Il pezzo del tokamak che serve per la raccolta di queste ceneri si chiama deviatore. Il suo principio è già stato testato con successo, ma finora sono state utilizzate pareti di carbonio e si dà il caso che il carbonio attiri come una spugna le particelle di trizio, uno dei preziosi ingredienti del plasma. L’idea è dotare Iter di deviatori di tungsteno, che non attirano trizio. L’obiettivo di West è controllare l’effetto di questo materiale sul controllo del plasma centrale. “Il deviatore è l’elemento più critico di un tokamak”, precisa Alain Bécoulet. Dopo il controllo magnetico del plasma, è questa la seconda sfida della tabella di marcia per la realizzazione di Iter. Il deviatore di Iter sarà assemblato in 54 “cassette” di 10 tonnellate ciascuna. West utilizza le stesse componenti, ma solo con quattro metri di diametro (contro i dodici di Iter). Per arrivare a questo risultato sono stati necessari tre anni di lavoro, 25 milioni di euro e la collaborazione con 87 aziende.

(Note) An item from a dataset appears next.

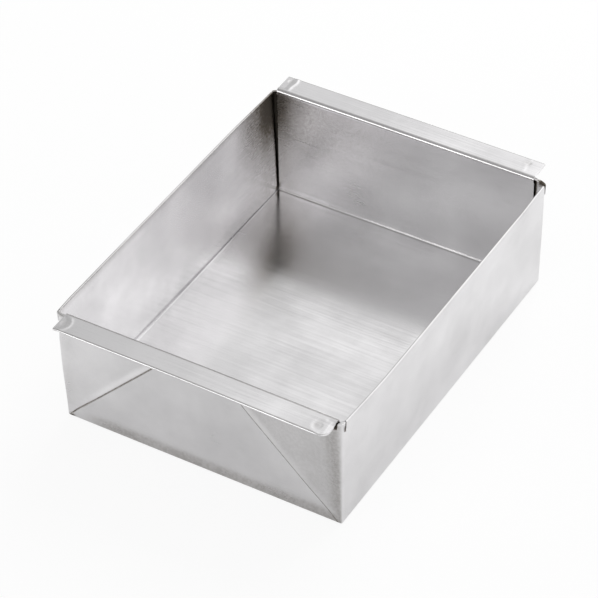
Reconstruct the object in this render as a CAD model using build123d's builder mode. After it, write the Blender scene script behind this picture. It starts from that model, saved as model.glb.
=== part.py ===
"""Two-piece stainless pouring mould: a folded sheet box and a lift-out tray with lifting ears.

Frame: millimetres, origin at the centre of the box's underside, +Z up,
+Y along the length (through both ears), +X across the width.
"""

import os

from build123d import *

os.makedirs("parts", exist_ok=True)

# ---------------------------------------------------------------- sheet metal
sheet = 0.4  # thickness of the stainless sheet that both pieces are folded from
fold_gap = 0.1  # air that stays between sheets folded flat on each other

# ---------------------------------------------------------------- outer box
body_length = 152.0  # along Y at the rim, over the hems of the end walls
body_width = 116.0  # along X at the rim's corners, over the hems of the long walls
side_bow = 1.6  # how far the rim of each long wall bows out, halfway along
body_height = 48.2  # underside of the floor to the top of the rim
wall_lean = 0.3  # how far each wall leans out between floor and rim
rim_corner_radius = 2.2  # outside of the upright corner at the rim
floor_corner_radius = 0.8  # outside of the same corner at the floor
inner_rim_radius = 1.6  # inside of the upright corner at the rim
inner_floor_radius = 0.4  # inside of the same corner at the floor
floor_bend = 0.35  # flat on the outside of the bend round the floor
hem_depth = 4.6  # height of the strip turned down outside the rim
slit_width = 0.6  # relief slit that ends the long walls' hems at each corner
corner_lip = 0.9  # what is left of the hem's height round the corners
corner_cut = 7.5  # how far along the end the hem is cut back to that lip
flap_tip = 1.0  # width of a folded corner flap where it starts at the floor
flap_slope = 1.0  # rise over run of the flaps' folded edges, 1 for a square corner

# ---------------------------------------------------------------- lift-out tray
tray_side_gap = 1.5  # tray's edge to the long wall, at the floor
tray_end_gap = 0.2  # tray's end wall to the box's end wall
ear_gap = 1.0  # underside of the ears above the rim
ear_width = 10.0  # inner face of the tray's end wall to the ear's outer edge
tray_bend_radius = 1.2  # outside of the bend between floor and end wall
ear_bend_radius = 0.5  # inside of the bend between end wall and ear
hem_gap = 0.25  # air inside the hem that is folded under each ear
hem_rim_gap = 1.6  # free edge of that hem to the outside of the box's rim
pinch_length = 4.6  # length at each end of an ear where the hem is pinched flat
pinch_slope = 1.6  # length over which the hem closes from open to flat
weld_diameter = 4.0  # electrode mark that closes each pinched end
weld_depth = 0.12
weld_inset_x = 3.4  # mark's centre from the ear's end
weld_inset_y = 3.4  # mark's centre from the ear's outer edge
ear_corner_radius = 3.5  # the one ear corner that is trimmed round

# ---------------------------------------------------------------- derived sizes
flap_thickness = 2 * sheet + fold_gap
hem_stand_off = sheet + fold_gap
rim_round = sheet - fold_gap / 2  # rounding of the bend along both edges of the rim
wall_half_width = body_width / 2 - hem_stand_off  # outer face of a long wall at the rim
flap_half_length = body_length / 2 - hem_stand_off  # outer face of a flap at the rim
end_half_length = flap_half_length - flap_thickness  # outer face of an end wall at the rim
hem_bottom = body_height - hem_depth
slit_y = body_length / 2 - rim_corner_radius - hem_stand_off - slit_width / 2
tray_half_width = wall_half_width - wall_lean - sheet - tray_side_gap
ear_hem_bend = 0.45 * hem_gap  # inside of the ear's hem
past = 5.0  # how far a cutting tool runs past what it cuts


def lean_at(height):
    """How far a wall has leaned in from its place at the rim, at this height."""
    return wall_lean * (1 - height / body_height)


def bow_at(height, along=0.0):
    """How far a long wall bows out at this height, at this distance along Y from its middle."""
    return side_bow * height / body_height * (1 - (along / flap_half_length) ** 2)


def radius_at(height):
    """Outside radius of the upright corners at this height."""
    return floor_corner_radius + (rim_corner_radius - floor_corner_radius) * height / body_height


def bowed_plan(height, half_width, half_length, radius, bow):
    """Outline with straight ends, long sides that bow out, and round corners."""
    pole = half_width + 2 * bow  # a curve with one pole reaches half way to it
    with BuildSketch(Plane.XY.offset(height)) as plan:
        with BuildLine():
            Bezier((half_width, -half_length), (pole, 0), (half_width, half_length))
            Line((half_width, half_length), (-half_width, half_length))
            Bezier((-half_width, half_length), (-pole, 0), (-half_width, -half_length))
            Line((-half_width, -half_length), (half_width, -half_length))
        make_face()
        fillet(plan.vertices(), radius=radius)
    return plan.sketch


def leaning_block(low, high, grow):
    """Block with the box's plan, its walls' lean and bow and its conical corners, grown all round."""
    with BuildPart() as block:
        for height in (low, high):
            half_width = wall_half_width - lean_at(height) + grow
            half_length = flap_half_length - lean_at(height) + grow
            radius = radius_at(height) + grow
            add(bowed_plan(height, half_width, half_length, radius, bow_at(height)))
        loft(ruled=True)
    return block.part


def bevel_base():
    """Foot of the box, where the walls bend in to the floor."""
    with BuildPart() as base:
        for height, inset in ((0, floor_bend), (floor_bend, 0)):
            half_width = wall_half_width - lean_at(floor_bend) - inset
            half_length = flap_half_length - lean_at(floor_bend) - inset
            radius = radius_at(floor_bend) - inset
            add(bowed_plan(height, half_width, half_length, radius, bow_at(floor_bend)))
        loft(ruled=True)
    return base.part


def cavity():
    """Inside of the box, from the floor's upper face to the rim."""
    with BuildPart() as hollow:
        for height, radius in ((sheet, inner_floor_radius), (body_height, inner_rim_radius)):
            half_width = wall_half_width - lean_at(height) - sheet
            half_length = end_half_length - lean_at(height) - sheet
            add(bowed_plan(height, half_width, half_length, radius, bow_at(height)))
        loft(ruled=True)
    return hollow.part


def end_recess():
    """Space outside one end wall between its two folded corner flaps, at +Y."""
    foot = wall_half_width - wall_lean - flap_tip
    top = foot - body_height / flap_slope
    with BuildPart() as recess:
        with BuildSketch(Plane.YZ):
            with BuildLine():
                Polyline(
                    (end_half_length - wall_lean - floor_bend, 0),
                    (end_half_length - wall_lean, floor_bend),
                    (end_half_length, body_height),
                    (end_half_length + past, body_height),
                    (end_half_length + past, 0),
                    close=True,
                )
            make_face()
        extrude(amount=wall_half_width, both=True)
        with BuildSketch(Plane.XZ):
            with BuildLine():
                Polyline((-foot, 0), (foot, 0), (top, body_height), (-top, body_height), close=True)
            make_face()
        extrude(amount=body_length, both=True, mode=Mode.INTERSECT)
    return recess.part


def rim_hem():
    """Strip that hangs outside the rim, cut back to a lip round the corners, and the rim's bend."""
    with BuildPart() as hem:
        add(leaning_block(hem_bottom, body_height, hem_stand_off))
        add(leaning_block(hem_bottom, body_height - sheet, fold_gap), mode=Mode.SUBTRACT)
        cut_to = body_height - corner_lip
        with Locations((0, 0, cut_to)):
            with GridLocations(2 * wall_half_width, 2 * (slit_y + body_length / 2), 2, 2):
                Box(
                    2 * corner_cut,
                    body_length,
                    cut_to,
                    align=(Align.CENTER, Align.CENTER, Align.MAX),
                    mode=Mode.SUBTRACT,
                )
    return hem.part


# ---------------------------------------------------------------- outer box
# One sheet folded up like a carton. Each corner's spare square is folded in two and laid
# flat on the outside of the end wall, so an end wall carries two triangular flaps.
with BuildPart() as outer_box:
    add(bevel_base())
    add(leaning_block(floor_bend, body_height, 0))
    recess = end_recess()
    add(recess, mode=Mode.SUBTRACT)
    add(recess.mirror(Plane.XZ), mode=Mode.SUBTRACT)
    add(rim_hem())
    add(cavity(), mode=Mode.SUBTRACT)
    fillet(outer_box.edges().group_by(Axis.Z)[-1], radius=rim_round)

    # Relief slits part the long walls' hems from the corners, down to the wall's own face.
    slit_face = wall_half_width + bow_at(body_height, slit_y) + fold_gap / 2
    slit_x = slit_face + hem_stand_off
    with Locations((0, 0, hem_bottom - past)):
        with GridLocations(2 * slit_x, 2 * slit_y, 2, 2):
            Box(
                2 * hem_stand_off,
                slit_width,
                hem_depth + 2 * past,
                align=(Align.CENTER, Align.CENTER, Align.MIN),
                mode=Mode.SUBTRACT,
            )
outer_box.part.label = "outer_box"
export_step(outer_box.part, "parts/outer_box.step")

# ---------------------------------------------------------------- lift-out tray
# A second sheet: a floor that lies on the box's floor, two end walls, and an ear bent out
# over each end of the box. Each ear's outer edge is hemmed under to stiffen it, and the hem
# is pinched flat and spot-welded at both ends of the ear.
tray_foot = end_half_length - wall_lean - sheet - tray_end_gap  # outer face, at the floor
tray_top = end_half_length - sheet - tray_end_gap  # the same face, at the rim
ear_under = body_height + ear_gap
ear_outer = tray_top - sheet + ear_width
hem_inside = ear_outer - sheet
hem_free_edge = body_length / 2 + hem_rim_gap
open_half = tray_half_width - pinch_length - pinch_slope
flat_half = tray_half_width - pinch_length
wall_line = [(tray_foot, sheet), (tray_top, ear_under)]
wall_radii = [tray_bend_radius, ear_bend_radius]


def bent_sheet(half_line, half_radii, half_span):
    """Sheet bent along a line, given for the +Y half as its under face, and carried across the tray."""
    with BuildPart() as stretch:
        with BuildSketch(Plane.YZ):
            with BuildLine() as under_face:
                FilletPolyline(
                    *[(-y, z) for y, z in reversed(half_line)],
                    *half_line,
                    radius=half_radii[::-1] + half_radii,
                )
                offset(under_face.wires()[0], amount=sheet, side=Side.LEFT, mode=Mode.REPLACE)
            make_face()
        extrude(amount=half_span, both=True)
    return stretch.part


def pinched_end():
    """Two flat layers at one end of an ear and the slope down to the open hem, at +X +Y."""
    with BuildPart() as end:
        # The return leg climbs to lie against the ear.
        with BuildSketch(Plane.XZ.offset(-hem_free_edge)):
            with BuildLine():
                Polyline(
                    (open_half, ear_under - hem_gap - sheet),
                    (flat_half, ear_under - sheet),
                    (tray_half_width, ear_under - sheet),
                    (tray_half_width, ear_under),
                    (flat_half, ear_under),
                    (open_half, ear_under - hem_gap),
                    close=True,
                )
            make_face()
        extrude(amount=-(ear_outer - hem_free_edge))
        # The rounded outer edge shallows with it.
        with BuildSketch(Plane.XZ.offset(-hem_inside)):
            with BuildLine():
                Polyline(
                    (open_half, ear_under - hem_gap - sheet),
                    (flat_half, ear_under - sheet),
                    (flat_half, ear_under),
                    (open_half, ear_under),
                    close=True,
                )
            make_face()
        extrude(amount=-sheet)
    return end.part


with BuildPart() as lift_out_tray:
    ear_line = wall_line + [(ear_outer, ear_under)]
    hem_line = wall_line + [
        (hem_inside, ear_under),
        (hem_inside, ear_under - hem_gap),
        (hem_free_edge, ear_under - hem_gap),
    ]
    add(bent_sheet(ear_line, wall_radii, tray_half_width))
    add(bent_sheet(hem_line, wall_radii + [ear_hem_bend, ear_hem_bend], open_half))
    pinch = pinched_end()
    add(pinch)
    add(pinch.mirror(Plane.YZ))
    add(pinch.mirror(Plane.XZ))
    add(pinch.mirror(Plane.XZ).mirror(Plane.YZ))

    # One electrode mark on each pinched end.
    with BuildSketch(Plane.XY.offset(ear_under + sheet)):
        with GridLocations(
            2 * (tray_half_width - weld_inset_x), 2 * (ear_outer - weld_inset_y), 2, 2
        ):
            Circle(weld_diameter / 2)
    extrude(amount=-weld_depth, mode=Mode.SUBTRACT)

    # One ear corner is trimmed round.
    trimmed = lift_out_tray.edges().filter_by(Axis.Z).sort_by_distance(
        (tray_half_width, -ear_outer, ear_under)
    )[0]
    fillet(trimmed, radius=ear_corner_radius)
lift_out_tray.part.label = "lift_out_tray"
export_step(lift_out_tray.part, "parts/lift_out_tray.step")
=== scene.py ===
# %% [markdown]
# # A dessert mould folded from bright stainless sheet
#
# The real object is two loose pieces of thin sheet metal: a box folded up like a carton,
# and a tray that lies in it and lifts a set dessert out by two ears. Nothing is cast or
# machined, so what the eye reads is sheet: tight bends, hems, a folded flap on each corner,
# walls that are almost flat but never quite, and soft reflections that show it.
#
# Its two solids give every size and place here, in metres: +X across the width, +Y along
# the length to the back ear, +Z up.

import math
from collections import namedtuple

import bpy
import numpy as np
from mathutils import Matrix, Vector


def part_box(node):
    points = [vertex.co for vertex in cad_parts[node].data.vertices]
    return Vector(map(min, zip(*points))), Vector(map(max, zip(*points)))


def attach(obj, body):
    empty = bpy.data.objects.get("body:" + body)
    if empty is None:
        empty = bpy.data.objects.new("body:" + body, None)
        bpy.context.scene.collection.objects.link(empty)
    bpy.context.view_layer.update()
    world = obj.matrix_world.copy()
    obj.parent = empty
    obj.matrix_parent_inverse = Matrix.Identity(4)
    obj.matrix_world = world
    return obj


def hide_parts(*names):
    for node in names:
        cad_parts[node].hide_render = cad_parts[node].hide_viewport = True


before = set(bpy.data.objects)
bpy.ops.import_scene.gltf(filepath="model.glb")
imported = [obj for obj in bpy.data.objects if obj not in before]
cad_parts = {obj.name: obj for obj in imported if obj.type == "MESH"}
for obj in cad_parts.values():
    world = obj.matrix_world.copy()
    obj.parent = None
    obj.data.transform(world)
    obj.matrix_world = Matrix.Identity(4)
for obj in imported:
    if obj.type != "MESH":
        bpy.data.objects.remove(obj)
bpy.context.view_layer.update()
MM = 0.001
box_low, box_high = (np.array(corner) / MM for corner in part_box("outer_box"))
tray_low, tray_high = (np.array(corner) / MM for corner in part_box("lift_out_tray"))
print("box reaches", box_high.round(2), "mm, tray", tray_low.round(2), tray_high.round(2), "mm")

# %% [markdown]
# ## The sizes of the sheet work
#
# Both pieces are 0.4 mm sheet. A hem is a strip turned back on itself, so it is two sheets
# and a little air. The box's spare corners are folded in two and laid on the end walls as
# triangular flaps, which is why an end wall is set back behind its flaps.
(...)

A poche centinaia di metri di distanza da West si stagliano altissime le gru di Iter, ma il montaggio del reattore non è ancora iniziato. La costruzione, che ha già accumulato 10 anni di ritardo, dovrebbe essere completata nel 2025, secondo l’ultima riunione del consiglio direttivo. Salvo imprevisti come la Brexit o le bizze della nuova amministrazione americana. Il costo totale è difficile da stimare, perché i partecipanti non si impegnano su un bilancio finale, ma solo per le consegne di tutte le parti della macchina si superano i 20 miliardi di euro. È difficile raggiungere le stelle.